Elizabeth Moss, Jason Biggs, Bryce Pinkham
in
The Heidi Chronicles
(The Heidi Chronicles Website)
By Wendy Wasserstein

Directed by Pam Mackinnon

At
The Music Box
239 West 45th Street
A Shubert Organization Theatre
212.239.6200

With:
Ali Ahn, Leighton Bryan, Elise Kibler,
Andy Truschinski, Tracee Chimo

Scenic Design: John Lee Beatty
Costume Design: Jessica Pabst
Lighting Design: Japhy Weideman
Sound Design: Jill BC Du Boff
Projection Design: Peter Nigrini
Hair & Makeup Design: Leah J. Loukas
Technical Supervisor: Hudson Theatricals
Production Stage Manager: Charles M. Turner III
Advertising: AKA
Casting: Daniel Swee, CSA
Assoc. Producer: Kathy Henderson/Steven Strauss
Marketing/Press Representative: Irene Gandy/Alana Karpoff
Christopher Pineda/Thomas Raynor
General Management: Bespoke Theatricals

Dr. Roberta E. Zlokower
April 2, 2015


This was my first experience with the late Wendy Wasserstein’s 1989, The Heidi Chronicles, with its flashback scenes from 1965-1989. I found it engaging and original, in scope. The thought-provoking scenes that exude Heidi’s sense of alienation and adaptation were quite riveting, thanks to Pam Mackinnon’s sensitive rendering of romantic and platonic relationships, feminine bonding, gender identity, and behavioral maturation. As Heidi, Elizabeth Moss is subdued and introspective, intellectual and perceptive, sometimes impulsive and sometimes cautious, but in possession of traditional values of loyalty and trustworthiness. Ms. Moss, at the opening of Act’s I and II, stands in a lecture hall in New York, drawing insight into paintings by known and lesser known, historical female artists, like Mary Cassatt and Frida Kahlo. The thread of lobbying for exhibits by women artists appears again later in the play.

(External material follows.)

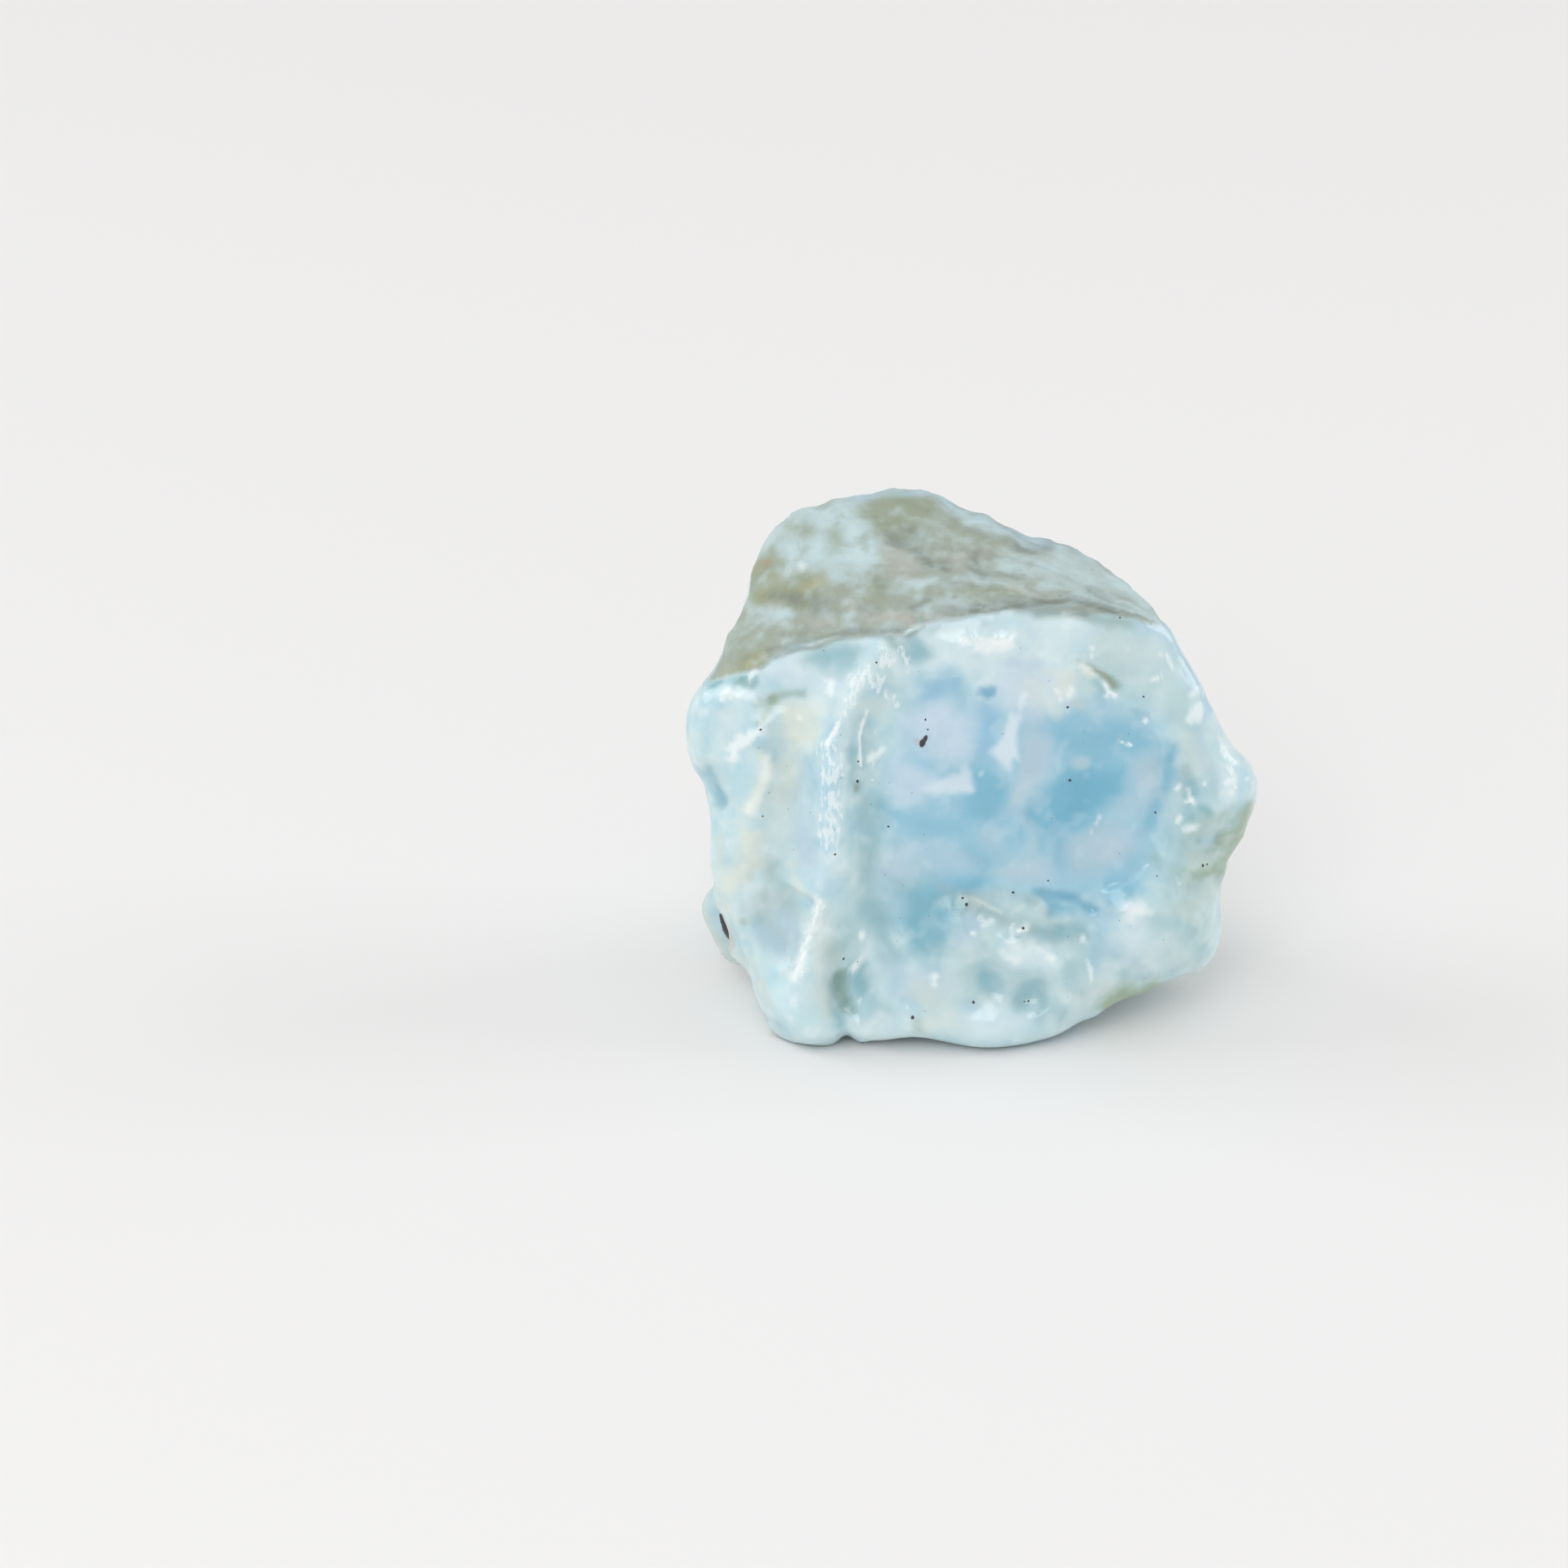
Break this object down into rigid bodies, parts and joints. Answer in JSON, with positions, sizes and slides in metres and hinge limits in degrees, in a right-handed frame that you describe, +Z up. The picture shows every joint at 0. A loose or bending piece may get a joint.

In Chicago, 1965, the shy, studious Heidi meets Peter Patrone (Bryce Pinkham), while perusing the parade of “guys” with her friend Susan Johnston (Ali Ahn), who’s not afraid to vivaciously flirt. In a knowing comment, Peter tells Heidi that they’ll be “friends” forever, alluding to an ingénue relationship. In the next scene, in Manchester, NH, 1968, Scoop Rosenbaum (Jason Biggs) literally scoops up Heidi at a Eugene McCarthy political party, and from these early roots, the paths of Heidi and Susan, Heidi and Scoop, and Heidi and Peter cross in scenes spanning two decades. Secondary cast includes Tracee Chimo, Leighton Bryan, Elise Kibler, and Andy Truschinski as three to four characters each, filling out ensuing scenes. Without disclosing plot surprises, for those who’ve yet to see this exceptional work, Tracee Chimo plays Fran, in a feminist meeting, with the club’s own rules and chants, along with the other female actors. Ms. Ahn (like Mr. Pinkham and Mr. Biggs) always remains in original character.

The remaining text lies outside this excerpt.